Many trainers, especially people who think of themselves as ‘positive’ trainers, would be appalled at the idea of a shock deterring a dog from running away. What appalls me is people who let their dog run loose with no recall skills, putting the dog in situations that he has no hope of coping with and letting him get injured, or worse. There is a very well known nationally known trainer that tells a story in her book of a dog that liked to chase horses. Finally, one day the dog got kicked, and almost killed. She eventually stopped the behavior with a cap gun, although the frightened dog ran back to the house, not to the owners. They were never able to achieve a recall. She berated herself as a trainer because she was never able to find a positive way to turn the dog away from the horses. I believe her mistake was that she was never able to recognize that the stimulation of the horses outweighed any reward she could come up with. She let her aversion to a simple tool ( a shock collar) place a client’s dog in jeopardy.
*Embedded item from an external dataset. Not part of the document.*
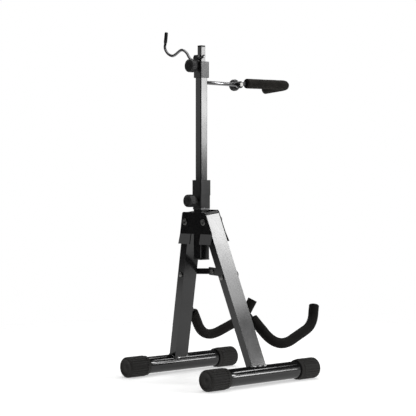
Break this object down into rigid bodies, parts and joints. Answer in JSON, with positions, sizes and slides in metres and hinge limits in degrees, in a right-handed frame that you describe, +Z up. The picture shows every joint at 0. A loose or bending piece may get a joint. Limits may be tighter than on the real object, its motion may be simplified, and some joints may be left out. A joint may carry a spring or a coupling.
{
  "type": "folding instrument stand",
  "caption": "Folding A-frame stand with padded cradle arms, a telescopic square mast, a padded neck crook and a wire bow hook.",
  "frame": {"origin": "centre of the bounding box on the floor, with the feet standing on Z = 0", "axes": "+Z up along the mast; -Y is the side the instrument rests on; +X is to the right seen from that side"},
  "size_m": [0.321, 0.3835, 0.7835],
  "materials": {
    "black_paint": "gloss black paint",
    "black_plastic": "satin",
    "cap_rubber": "matt, finely ribbed",
    "sleeve_rubber": "satin",
    "foam": "closed-cell foam, matt",
    "bright_steel": "polished",
    "zinc_steel": "zinc plated"
  },
  "bodies": {
    "head": {"head_plate_back": "black_paint", "head_plate_front": "black_paint", "head_web_back": "black_paint", "head_web_front": "black_paint", "mast_outer_tube": "black_paint", "mast_bottom_plug": "black_plastic", "lower_collar": "black_plastic", "pivot_bolt_left": "zinc_steel", "pivot_bolt_right": "zinc_steel", "pivot_nut_left": "zinc_steel", "pivot_nut_right": "zinc_steel"},
    "lower_clamp": {"lower_knob": "black_plastic", "lower_knob_stud": "zinc_steel"},
    "inner_mast": {"mast_inner_tube": "black_paint", "mast_guide_plug": "black_plastic", "upper_collar": "black_plastic", "yoke_rod": "bright_steel", "yoke_flange": "bright_steel"},
    "upper_clamp": {"upper_knob": "black_plastic", "upper_knob_stud": "zinc_steel"},
    "post": {"post_tube": "black_paint", "post_cap": "black_plastic", "bow_hook_wire": "bright_steel", "bow_hook_sleeve": "sleeve_rubber", "bow_hook_clip": "black_plastic"},
    "crook": {"crook_eye": "black_paint", "crook_rod": "black_paint", "crook_foam": "foam", "yoke_bolt": "zinc_steel"},
    "yoke_clamp": {"yoke_knob": "black_plastic"},
    "narrow_link": {"spreader_link_narrow": "black_paint", "spreader_rivet_tail": "zinc_steel"},
    "wide_link": {"spreader_link_wide": "black_paint", "spreader_rivet_head": "zinc_steel"},
    "leg_left": {"leg_tube_left": "black_paint", "leg_cap_left": "black_plastic", "foot_tube_left": "black_paint", "foot_cap_back_left": "cap_rubber", "foot_cap_front_left": "cap_rubber", "arm_pad_left": "black_paint", "arm_rod_left": "black_paint", "arm_foam_left": "foam", "link_bolt_left": "zinc_steel"},
    "leg_right": {"leg_tube_right": "black_paint", "leg_cap_right": "black_plastic", "foot_tube_right": "black_paint", "foot_cap_back_right": "cap_rubber", "foot_cap_front_right": "cap_rubber", "arm_pad_right": "black_paint", "arm_rod_right": "black_paint", "arm_foam_right": "foam", "link_bolt_right": "zinc_steel"}
  },
  "joints": [
    {"name": "right_leg_fold", "type": "hinge", "parent": "head", "child": "leg_right", "pos_m": [0.031, 0.0822, 0.356], "axis": [0, 0.9913, -0.1314], "range_deg": [0, 17.5]},
    {"name": "left_leg_fold", "type": "hinge", "parent": "head", "child": "leg_left", "pos_m": [-0.031, 0.0822, 0.356], "axis": [0, 0.9913, -0.1314], "range_deg": [-17.5, 0]},
    {"name": "narrow_link_fold", "type": "hinge", "parent": "leg_right", "child": "narrow_link", "pos_m": [0.06958, 0.04435, 0.2379], "axis": [0, 0.9913, -0.1314], "range_deg": [0, 53.65]},
    {"name": "wide_link_fold", "type": "hinge", "parent": "leg_left", "child": "wide_link", "pos_m": [-0.06958, 0.04435, 0.2379], "axis": [0, 0.9913, -0.1314], "range_deg": [-34.15, 0]},
    {"name": "mast_slide", "type": "slide", "parent": "head", "child": "inner_mast", "axis": [0, 0, 1], "range_m": [-0.008, 0.09]},
    {"name": "post_slide", "type": "slide", "parent": "inner_mast", "child": "post", "axis": [0, 0, 1], "range_m": [0, 0.1]},
    {"name": "lower_knob_turn", "type": "hinge", "parent": "head", "child": "lower_clamp", "pos_m": [0, 0.1039, 0.4], "axis": [0, 1, 0], "range_deg": [0, 720]},
    {"name": "upper_knob_turn", "type": "hinge", "parent": "inner_mast", "child": "upper_clamp", "pos_m": [0, 0.1039, 0.698], "axis": [0, 1, 0], "range_deg": [0, 720]},
    {"name": "crook_tilt", "type": "hinge", "parent": "inner_mast", "child": "crook", "pos_m": [0, -0.0271, 0.6632], "axis": [1, 0, 0], "range_deg": [-90, 90]},
    {"name": "yoke_knob_turn", "type": "hinge", "parent": "crook", "child": "yoke_clamp", "pos_m": [0.01, -0.0271, 0.6632], "axis": [1, 0, 0], "range_deg": [0, 720]}
  ],
  "couplings": [
    {"joint": "left_leg_fold", "follows": "right_leg_fold", "ratio": -1},
    {"joint": "narrow_link_fold", "follows": "right_leg_fold", "ratio": 3.0651},
    {"joint": "wide_link_fold", "follows": "right_leg_fold", "ratio": -1.9506}
  ]
}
I feel that using skillfully and constructively all the tools we have available to us is positive, because we are helping our dogs to learn and keep them safe. Once Dusty understood that I was able to correct him at a distance and he started responding he didn’t even need his collar on any longer. He was able to run free on our farm for the rest of his life and I had peace of mind.

Dogs can achieve much more than we think they can. Don’t put limits on them because of the breed or temperament. Have fun and practice the recall. Maybe one day when you least expect it and you really need the skill, it will be there.